De las revoluciones nacen las grandes ideas. De las revoluciones nacen también goles que revelan la grandeza de un equipo que apostó por el fútbol. Y así el Barça ganó al Estudiantes de La Plata, remontando una final que tenía perdida. Ganó revolucionando el juego después de una primera parte tan mísera que no parecía ser quien es. Un equipo que nunca se ha visto. Ni tal vez se vuelva a ser. Pero la idea de Guardiola (quitó a Keita y puso a Pedro en el descanso) provocó un efecto devastador en la final. No solo porque marcó Pedro, suyo es este Mundial de Clubs, sino porque reveló que la fe, fanática en un estilo de fútbol, le ha llevado a la cima. Desde ahí arriba, no hay nada más. Solo el reconocimiento y la admiración.

Y eso que Estudiantes llevó el partido a su terreno. Adelantó su línea de presión al borde del área de Valdés, ahogó a Xavi, desactivó a Messi, encerró a Ibrahimovic mientras Henry se autodescartaba él solo. No estuvo en el sitio en que debía cuando Xavi sirvió el balón en el área pequeña y se caía cuando un defensa le soplaba. Los argentinos, entretanto, tejieron una tela de araña que acabó por desquiciar a los azulgranas, viéndose un irreconocible Barça, que no disparó ni una sola vez a portería en los primeros 45 minutos. Todo lo contrario que Estudiantes. Un disparo, un gol. Un cabezazo, un tanto. Se coló Boselli entre Puyol, que estiró su cuello y no llegó, y Abidal, que no pudo ponerse en el sitio adecuado. Así, con la máxima eficacia posible, el equipo argentino tenía el partido perfecto. Mientras el Barça se angustiaba porque nada de lo que le llevó hasta Abu Dabi le salía, Estudiantes iba alimentando su autoestima. Y el control del encuentro, nerviosos como estaban los azulgranas porque a Xavi le hicieron un penalti clarísimo y el colegiado mexicano Benito Archundia, una calamidad, ni lo vio.

UNA TORTURA Nada era lo que debía ser. Ni el Barça tenía el balón. Ni el Barça dominaba la final. Ni el Barça se apoyaba en su lujoso trío de delanteros (Messi, Ibrahimovic y Henry) para desequilibrar un partido que Estudiantes, al dar un paso al frente en la presión, lo convirtió en una auténtica tortura. Benítez era la sombra de Xavi mientras a Díaz, el lateral izquierdo argentino, no solo tenía tiempo a secuestrar futbolísticamente a Messi sino que sirvió un centro exquisito para que Boselli abatiera con astucia al Barça.
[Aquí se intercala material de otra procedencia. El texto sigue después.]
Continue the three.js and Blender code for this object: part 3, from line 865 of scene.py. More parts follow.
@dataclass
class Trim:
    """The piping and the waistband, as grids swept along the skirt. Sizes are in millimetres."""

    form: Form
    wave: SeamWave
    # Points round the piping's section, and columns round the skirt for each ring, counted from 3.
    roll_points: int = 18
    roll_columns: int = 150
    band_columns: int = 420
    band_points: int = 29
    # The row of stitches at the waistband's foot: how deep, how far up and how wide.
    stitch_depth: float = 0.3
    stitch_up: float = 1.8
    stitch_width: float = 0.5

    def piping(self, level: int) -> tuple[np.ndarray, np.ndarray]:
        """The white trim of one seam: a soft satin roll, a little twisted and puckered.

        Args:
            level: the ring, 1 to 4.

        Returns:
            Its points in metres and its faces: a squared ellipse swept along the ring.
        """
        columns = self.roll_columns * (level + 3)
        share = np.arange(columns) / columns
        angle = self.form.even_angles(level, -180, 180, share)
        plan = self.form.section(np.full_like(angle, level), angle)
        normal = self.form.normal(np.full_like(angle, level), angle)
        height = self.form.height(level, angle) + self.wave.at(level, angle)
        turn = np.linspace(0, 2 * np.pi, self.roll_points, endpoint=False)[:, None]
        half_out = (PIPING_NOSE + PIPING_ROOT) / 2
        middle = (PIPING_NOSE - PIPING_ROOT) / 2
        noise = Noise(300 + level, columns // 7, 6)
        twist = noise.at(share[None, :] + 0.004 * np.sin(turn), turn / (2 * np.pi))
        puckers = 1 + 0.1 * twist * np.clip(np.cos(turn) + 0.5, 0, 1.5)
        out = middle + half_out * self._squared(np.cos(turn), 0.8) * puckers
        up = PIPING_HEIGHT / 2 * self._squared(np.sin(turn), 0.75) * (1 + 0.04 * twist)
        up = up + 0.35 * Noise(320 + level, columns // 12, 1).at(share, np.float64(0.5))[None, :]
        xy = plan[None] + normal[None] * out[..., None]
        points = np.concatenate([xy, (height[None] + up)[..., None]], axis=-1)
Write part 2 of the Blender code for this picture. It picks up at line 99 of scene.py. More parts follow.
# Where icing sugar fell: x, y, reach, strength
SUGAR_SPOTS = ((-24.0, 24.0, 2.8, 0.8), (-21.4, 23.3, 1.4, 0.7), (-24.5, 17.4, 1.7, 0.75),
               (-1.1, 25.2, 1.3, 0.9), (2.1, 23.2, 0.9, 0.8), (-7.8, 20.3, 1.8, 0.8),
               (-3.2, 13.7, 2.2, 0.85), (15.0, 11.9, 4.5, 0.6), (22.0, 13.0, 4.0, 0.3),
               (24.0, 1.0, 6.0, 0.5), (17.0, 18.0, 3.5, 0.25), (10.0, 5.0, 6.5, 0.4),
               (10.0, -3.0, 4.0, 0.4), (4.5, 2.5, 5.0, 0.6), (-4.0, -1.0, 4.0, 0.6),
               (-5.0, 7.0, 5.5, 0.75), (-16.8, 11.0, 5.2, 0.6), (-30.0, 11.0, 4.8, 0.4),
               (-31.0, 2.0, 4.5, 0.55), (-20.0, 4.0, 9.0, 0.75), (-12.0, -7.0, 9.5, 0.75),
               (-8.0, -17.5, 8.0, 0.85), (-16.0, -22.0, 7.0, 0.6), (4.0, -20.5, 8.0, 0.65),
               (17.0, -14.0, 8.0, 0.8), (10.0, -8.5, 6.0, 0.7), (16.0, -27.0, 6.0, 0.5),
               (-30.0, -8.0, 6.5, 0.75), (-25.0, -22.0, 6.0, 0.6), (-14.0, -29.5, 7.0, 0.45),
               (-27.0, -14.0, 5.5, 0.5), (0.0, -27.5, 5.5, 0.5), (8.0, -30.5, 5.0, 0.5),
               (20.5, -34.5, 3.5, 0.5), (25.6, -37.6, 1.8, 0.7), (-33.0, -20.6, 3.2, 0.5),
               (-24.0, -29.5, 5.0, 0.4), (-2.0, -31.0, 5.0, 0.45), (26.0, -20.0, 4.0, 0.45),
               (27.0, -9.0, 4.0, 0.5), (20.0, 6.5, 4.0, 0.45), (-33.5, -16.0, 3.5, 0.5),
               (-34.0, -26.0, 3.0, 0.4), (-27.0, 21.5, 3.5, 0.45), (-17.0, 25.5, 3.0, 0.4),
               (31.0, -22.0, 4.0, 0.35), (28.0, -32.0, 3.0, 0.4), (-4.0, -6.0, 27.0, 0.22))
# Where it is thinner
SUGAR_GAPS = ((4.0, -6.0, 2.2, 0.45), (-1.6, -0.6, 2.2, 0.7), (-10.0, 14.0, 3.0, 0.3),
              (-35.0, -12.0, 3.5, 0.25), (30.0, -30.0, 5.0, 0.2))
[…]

Había que tomar medidas urgentes, y Guardiola lo sabía, porque el campeón de Europa se iba consumiendo. Urgentes y drásticas fueron esas medidas revolucionando en el descanso con un cambio (Pedro por Keita) el dibujo táctico del Barça, que pasó a jugar con 4-2 (Busquets y Xavi de pivotes), 3 (Pedro, Messi, Henry) 1 (Ibra). O, si se quiere, casi un 4-2-4.

A partir de aquí, se jugó otra final. No fue la exhibición de Roma, pero en una segunda parte maravillosa, con extremos abiertos a las bandas (Pedro por la derecha y Jeffren por la izquierda, ¡sí, dos niños de Pep!) terminó con el rival asfixiado. Entonces, el fútbol azulgrana se impuso a la dureza argentina. Entonces, los pequeños demostraron que no solo basta dar patadas para ganar una final. Xavi cogió la pelota, Guardiola colocó a Piqué de ariete, emulando al Alexanko de Cruyff, y Pedro apareció en el área para cabecear el empate. Se mire por donde se mire, fue algo casi como un milagro. Uno de los más enanos de la plantilla lograba un tanto histórico para demostrar al mundo que el buen fútbol acaba triunfando. Repasen el gol de Messi. No solo miren su corazón. Ni se detengan tampoco en su pecho. Repasen como Alves llega por la derecha como si fuera el primer minuto de la final y centra, Ibra arrastra a los centrales y Leo irrumpiendo desde atrás certifica un tanto que no solo tiene una estética maravillosa sino que lleva un mensaje que jamás se olvidará. Aquel que durará por los siglos de los siglos.